Write out only the span of lines that begins at the line with "section = Plane(origin=upper.point, z_dir=upper.direction)" and ends at the line with "depsgraph = bpy.context.evaluated_depsgraph_get()". Keep both end lines, word for word.

-- BEGIN DATA EXTRACT --

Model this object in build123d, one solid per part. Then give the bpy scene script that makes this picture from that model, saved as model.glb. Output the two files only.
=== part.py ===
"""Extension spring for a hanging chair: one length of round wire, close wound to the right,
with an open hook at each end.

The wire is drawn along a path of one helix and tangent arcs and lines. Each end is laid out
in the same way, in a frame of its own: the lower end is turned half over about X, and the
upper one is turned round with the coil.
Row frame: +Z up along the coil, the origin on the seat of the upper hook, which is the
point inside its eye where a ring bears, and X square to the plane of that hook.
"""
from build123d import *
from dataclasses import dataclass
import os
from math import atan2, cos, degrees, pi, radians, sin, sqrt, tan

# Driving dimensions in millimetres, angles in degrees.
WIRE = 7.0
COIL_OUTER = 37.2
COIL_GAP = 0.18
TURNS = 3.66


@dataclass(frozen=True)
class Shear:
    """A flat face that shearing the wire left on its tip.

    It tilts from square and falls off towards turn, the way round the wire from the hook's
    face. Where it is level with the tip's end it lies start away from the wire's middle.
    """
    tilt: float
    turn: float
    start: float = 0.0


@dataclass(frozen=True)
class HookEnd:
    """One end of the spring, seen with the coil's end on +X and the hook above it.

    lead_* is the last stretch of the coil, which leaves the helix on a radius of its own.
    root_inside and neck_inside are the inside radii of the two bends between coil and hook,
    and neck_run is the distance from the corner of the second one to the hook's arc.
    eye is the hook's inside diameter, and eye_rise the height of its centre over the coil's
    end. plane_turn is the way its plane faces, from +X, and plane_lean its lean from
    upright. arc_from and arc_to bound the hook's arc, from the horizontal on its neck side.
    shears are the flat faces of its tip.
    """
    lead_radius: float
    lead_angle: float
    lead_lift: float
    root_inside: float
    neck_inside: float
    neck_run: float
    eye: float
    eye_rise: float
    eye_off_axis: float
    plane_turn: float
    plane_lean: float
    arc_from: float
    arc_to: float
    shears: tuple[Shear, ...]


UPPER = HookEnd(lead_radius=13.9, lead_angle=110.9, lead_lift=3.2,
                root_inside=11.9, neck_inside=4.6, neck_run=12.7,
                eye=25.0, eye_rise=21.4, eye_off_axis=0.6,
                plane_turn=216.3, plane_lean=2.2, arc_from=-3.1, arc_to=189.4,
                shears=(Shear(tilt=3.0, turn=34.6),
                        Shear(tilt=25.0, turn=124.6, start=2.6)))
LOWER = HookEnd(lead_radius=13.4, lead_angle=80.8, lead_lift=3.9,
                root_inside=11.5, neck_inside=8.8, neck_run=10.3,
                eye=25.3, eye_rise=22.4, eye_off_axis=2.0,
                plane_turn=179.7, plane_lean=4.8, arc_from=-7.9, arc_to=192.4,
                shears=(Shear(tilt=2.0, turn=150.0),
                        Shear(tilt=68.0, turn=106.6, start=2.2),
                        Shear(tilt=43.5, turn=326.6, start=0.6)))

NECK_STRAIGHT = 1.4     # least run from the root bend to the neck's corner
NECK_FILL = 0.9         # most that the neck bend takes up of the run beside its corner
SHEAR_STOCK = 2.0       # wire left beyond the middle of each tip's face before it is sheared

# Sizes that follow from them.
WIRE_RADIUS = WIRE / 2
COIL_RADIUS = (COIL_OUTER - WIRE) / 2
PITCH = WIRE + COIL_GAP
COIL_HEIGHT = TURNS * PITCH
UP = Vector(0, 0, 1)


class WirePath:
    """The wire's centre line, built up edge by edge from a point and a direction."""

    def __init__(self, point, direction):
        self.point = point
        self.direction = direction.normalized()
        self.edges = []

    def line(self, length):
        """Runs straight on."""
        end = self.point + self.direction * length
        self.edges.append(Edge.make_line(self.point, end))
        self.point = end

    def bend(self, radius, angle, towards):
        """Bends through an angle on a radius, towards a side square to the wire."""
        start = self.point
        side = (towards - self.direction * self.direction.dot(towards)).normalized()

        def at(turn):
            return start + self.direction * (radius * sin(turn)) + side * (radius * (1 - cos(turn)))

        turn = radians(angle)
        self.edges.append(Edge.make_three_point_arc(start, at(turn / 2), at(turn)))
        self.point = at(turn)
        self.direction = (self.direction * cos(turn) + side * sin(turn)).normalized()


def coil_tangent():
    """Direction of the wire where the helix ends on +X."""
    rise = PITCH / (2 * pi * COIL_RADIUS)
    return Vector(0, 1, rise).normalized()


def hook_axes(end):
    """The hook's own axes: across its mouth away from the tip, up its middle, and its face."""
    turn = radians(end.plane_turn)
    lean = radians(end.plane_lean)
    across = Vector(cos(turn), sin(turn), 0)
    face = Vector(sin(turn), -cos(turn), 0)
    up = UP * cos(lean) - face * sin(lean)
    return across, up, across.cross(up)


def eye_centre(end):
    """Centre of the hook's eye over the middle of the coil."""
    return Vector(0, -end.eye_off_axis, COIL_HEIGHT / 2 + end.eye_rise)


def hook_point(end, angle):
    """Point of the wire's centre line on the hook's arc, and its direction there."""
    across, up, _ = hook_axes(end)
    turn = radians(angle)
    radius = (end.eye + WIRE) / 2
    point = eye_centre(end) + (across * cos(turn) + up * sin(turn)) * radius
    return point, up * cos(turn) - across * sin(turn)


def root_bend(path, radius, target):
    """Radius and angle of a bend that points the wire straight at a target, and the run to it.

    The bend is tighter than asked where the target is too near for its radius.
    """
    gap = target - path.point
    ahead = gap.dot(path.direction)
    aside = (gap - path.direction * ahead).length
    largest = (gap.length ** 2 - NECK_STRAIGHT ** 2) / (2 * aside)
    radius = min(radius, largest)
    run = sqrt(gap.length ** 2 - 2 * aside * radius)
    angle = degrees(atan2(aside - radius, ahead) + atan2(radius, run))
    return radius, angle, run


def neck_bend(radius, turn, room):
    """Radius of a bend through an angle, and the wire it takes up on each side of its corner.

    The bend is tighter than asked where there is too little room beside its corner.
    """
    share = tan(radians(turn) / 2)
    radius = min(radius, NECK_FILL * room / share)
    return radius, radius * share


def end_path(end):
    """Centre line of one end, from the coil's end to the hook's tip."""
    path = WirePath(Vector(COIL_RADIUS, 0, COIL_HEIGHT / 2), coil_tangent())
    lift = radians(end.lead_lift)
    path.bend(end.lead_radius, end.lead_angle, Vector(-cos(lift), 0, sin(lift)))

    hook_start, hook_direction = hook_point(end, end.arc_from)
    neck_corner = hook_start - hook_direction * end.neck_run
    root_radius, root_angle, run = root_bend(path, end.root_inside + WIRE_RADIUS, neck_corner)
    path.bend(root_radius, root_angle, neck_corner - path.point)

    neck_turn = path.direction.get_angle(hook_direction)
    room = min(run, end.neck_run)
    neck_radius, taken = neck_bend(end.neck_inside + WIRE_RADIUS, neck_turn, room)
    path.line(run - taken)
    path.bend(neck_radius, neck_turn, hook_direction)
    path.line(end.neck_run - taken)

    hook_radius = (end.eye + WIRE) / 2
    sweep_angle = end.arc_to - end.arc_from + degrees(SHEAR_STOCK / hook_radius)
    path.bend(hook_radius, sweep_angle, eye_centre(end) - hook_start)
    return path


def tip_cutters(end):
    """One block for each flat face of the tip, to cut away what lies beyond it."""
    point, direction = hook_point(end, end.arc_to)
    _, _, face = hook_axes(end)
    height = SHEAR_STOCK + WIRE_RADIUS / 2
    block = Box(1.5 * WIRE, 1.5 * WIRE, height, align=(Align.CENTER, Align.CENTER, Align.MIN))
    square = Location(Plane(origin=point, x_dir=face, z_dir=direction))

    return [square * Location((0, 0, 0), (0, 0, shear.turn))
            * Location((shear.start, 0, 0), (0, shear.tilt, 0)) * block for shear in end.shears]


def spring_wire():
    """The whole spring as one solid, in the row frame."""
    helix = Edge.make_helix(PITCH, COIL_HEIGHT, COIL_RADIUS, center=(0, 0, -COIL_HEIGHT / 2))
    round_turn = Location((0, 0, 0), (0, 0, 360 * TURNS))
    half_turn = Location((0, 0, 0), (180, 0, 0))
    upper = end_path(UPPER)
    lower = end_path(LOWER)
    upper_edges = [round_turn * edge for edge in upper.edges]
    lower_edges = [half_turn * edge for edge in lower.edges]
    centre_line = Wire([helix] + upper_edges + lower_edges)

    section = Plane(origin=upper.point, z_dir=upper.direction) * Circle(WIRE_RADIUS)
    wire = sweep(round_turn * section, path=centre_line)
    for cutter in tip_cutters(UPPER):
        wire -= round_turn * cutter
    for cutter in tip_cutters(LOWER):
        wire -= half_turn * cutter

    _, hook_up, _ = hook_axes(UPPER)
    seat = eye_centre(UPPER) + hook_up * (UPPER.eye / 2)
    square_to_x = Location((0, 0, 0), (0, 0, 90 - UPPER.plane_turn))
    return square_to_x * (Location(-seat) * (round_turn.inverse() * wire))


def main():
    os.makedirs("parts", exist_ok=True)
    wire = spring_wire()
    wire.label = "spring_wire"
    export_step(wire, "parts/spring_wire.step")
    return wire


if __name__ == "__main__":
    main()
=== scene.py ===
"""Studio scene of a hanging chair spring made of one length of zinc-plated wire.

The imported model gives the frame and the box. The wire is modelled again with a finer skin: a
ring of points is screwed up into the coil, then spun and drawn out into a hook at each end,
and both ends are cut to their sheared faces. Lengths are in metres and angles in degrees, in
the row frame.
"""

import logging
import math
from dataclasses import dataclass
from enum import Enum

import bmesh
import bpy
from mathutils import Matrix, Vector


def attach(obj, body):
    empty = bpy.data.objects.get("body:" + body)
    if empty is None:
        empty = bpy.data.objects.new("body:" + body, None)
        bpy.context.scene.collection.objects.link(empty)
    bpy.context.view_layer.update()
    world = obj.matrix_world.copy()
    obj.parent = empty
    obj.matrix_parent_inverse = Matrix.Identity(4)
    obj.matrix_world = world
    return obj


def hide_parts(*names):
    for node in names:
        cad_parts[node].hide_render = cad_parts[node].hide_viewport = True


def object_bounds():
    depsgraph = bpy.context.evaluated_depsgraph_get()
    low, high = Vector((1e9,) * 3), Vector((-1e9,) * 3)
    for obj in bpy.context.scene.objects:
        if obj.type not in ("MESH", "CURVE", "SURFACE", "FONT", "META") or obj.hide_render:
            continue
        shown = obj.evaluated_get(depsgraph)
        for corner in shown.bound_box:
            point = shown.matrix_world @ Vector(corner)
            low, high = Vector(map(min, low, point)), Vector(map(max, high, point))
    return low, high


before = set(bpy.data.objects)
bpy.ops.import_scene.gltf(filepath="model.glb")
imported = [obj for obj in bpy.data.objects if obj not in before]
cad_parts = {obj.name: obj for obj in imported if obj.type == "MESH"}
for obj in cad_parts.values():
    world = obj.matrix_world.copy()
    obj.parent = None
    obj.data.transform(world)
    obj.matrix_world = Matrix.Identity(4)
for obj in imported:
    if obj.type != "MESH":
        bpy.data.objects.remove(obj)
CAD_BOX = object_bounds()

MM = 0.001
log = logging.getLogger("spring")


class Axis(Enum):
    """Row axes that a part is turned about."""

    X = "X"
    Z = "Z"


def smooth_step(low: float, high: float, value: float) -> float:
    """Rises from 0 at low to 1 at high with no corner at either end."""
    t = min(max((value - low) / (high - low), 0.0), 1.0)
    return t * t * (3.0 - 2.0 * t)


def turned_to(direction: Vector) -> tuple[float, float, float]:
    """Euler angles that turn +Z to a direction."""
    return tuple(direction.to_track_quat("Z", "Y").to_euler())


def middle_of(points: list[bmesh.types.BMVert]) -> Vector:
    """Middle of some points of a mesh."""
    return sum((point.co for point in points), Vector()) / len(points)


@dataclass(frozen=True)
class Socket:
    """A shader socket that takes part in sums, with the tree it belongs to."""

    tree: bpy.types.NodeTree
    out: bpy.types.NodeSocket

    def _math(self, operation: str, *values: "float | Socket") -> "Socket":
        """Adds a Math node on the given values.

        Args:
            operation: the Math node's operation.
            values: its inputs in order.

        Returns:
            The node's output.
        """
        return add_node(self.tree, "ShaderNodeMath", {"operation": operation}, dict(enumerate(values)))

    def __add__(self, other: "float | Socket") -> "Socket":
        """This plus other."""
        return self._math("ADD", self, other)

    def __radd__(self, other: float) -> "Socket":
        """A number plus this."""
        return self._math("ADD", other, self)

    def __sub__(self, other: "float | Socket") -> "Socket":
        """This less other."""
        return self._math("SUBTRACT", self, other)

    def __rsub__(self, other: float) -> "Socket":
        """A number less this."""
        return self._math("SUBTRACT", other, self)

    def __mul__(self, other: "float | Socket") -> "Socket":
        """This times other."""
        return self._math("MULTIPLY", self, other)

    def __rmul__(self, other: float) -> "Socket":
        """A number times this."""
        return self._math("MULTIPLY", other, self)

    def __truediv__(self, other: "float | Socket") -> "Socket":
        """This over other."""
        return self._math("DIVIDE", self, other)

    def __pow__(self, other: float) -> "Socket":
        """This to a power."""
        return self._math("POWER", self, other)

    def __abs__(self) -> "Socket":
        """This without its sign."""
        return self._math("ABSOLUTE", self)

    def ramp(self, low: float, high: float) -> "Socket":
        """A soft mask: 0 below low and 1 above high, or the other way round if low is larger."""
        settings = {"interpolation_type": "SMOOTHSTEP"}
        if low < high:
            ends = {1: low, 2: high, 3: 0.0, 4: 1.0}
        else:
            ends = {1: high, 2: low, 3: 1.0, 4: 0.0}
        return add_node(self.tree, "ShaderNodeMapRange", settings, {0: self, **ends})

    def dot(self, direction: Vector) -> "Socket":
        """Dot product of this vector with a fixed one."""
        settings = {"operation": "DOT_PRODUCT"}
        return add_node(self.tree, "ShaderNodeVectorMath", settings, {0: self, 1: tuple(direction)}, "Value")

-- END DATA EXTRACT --

*ANSWER TO THIS PROBLEM*
    section = Plane(origin=upper.point, z_dir=upper.direction) * Circle(WIRE_RADIUS)
    wire = sweep(round_turn * section, path=centre_line)
    for cutter in tip_cutters(UPPER):
        wire -= round_turn * cutter
    for cutter in tip_cutters(LOWER):
        wire -= half_turn * cutter

    _, hook_up, _ = hook_axes(UPPER)
    seat = eye_centre(UPPER) + hook_up * (UPPER.eye / 2)
    square_to_x = Location((0, 0, 0), (0, 0, 90 - UPPER.plane_turn))
    return square_to_x * (Location(-seat) * (round_turn.inverse() * wire))


def main():
    os.makedirs("parts", exist_ok=True)
    wire = spring_wire()
    wire.label = "spring_wire"
    export_step(wire, "parts/spring_wire.step")
    return wire


if __name__ == "__main__":
    main()
=== scene.py ===
"""Studio scene of a hanging chair spring made of one length of zinc-plated wire.

The imported model gives the frame and the box. The wire is modelled again with a finer skin: a
ring of points is screwed up into the coil, then spun and drawn out into a hook at each end,
and both ends are cut to their sheared faces. Lengths are in metres and angles in degrees, in
the row frame.
"""

import logging
import math
from dataclasses import dataclass
from enum import Enum

import bmesh
import bpy
from mathutils import Matrix, Vector


def attach(obj, body):
    empty = bpy.data.objects.get("body:" + body)
    if empty is None:
        empty = bpy.data.objects.new("body:" + body, None)
        bpy.context.scene.collection.objects.link(empty)
    bpy.context.view_layer.update()
    world = obj.matrix_world.copy()
    obj.parent = empty
    obj.matrix_parent_inverse = Matrix.Identity(4)
    obj.matrix_world = world
    return obj


def hide_parts(*names):
    for node in names:
        cad_parts[node].hide_render = cad_parts[node].hide_viewport = True


def object_bounds():
    depsgraph = bpy.context.evaluated_depsgraph_get()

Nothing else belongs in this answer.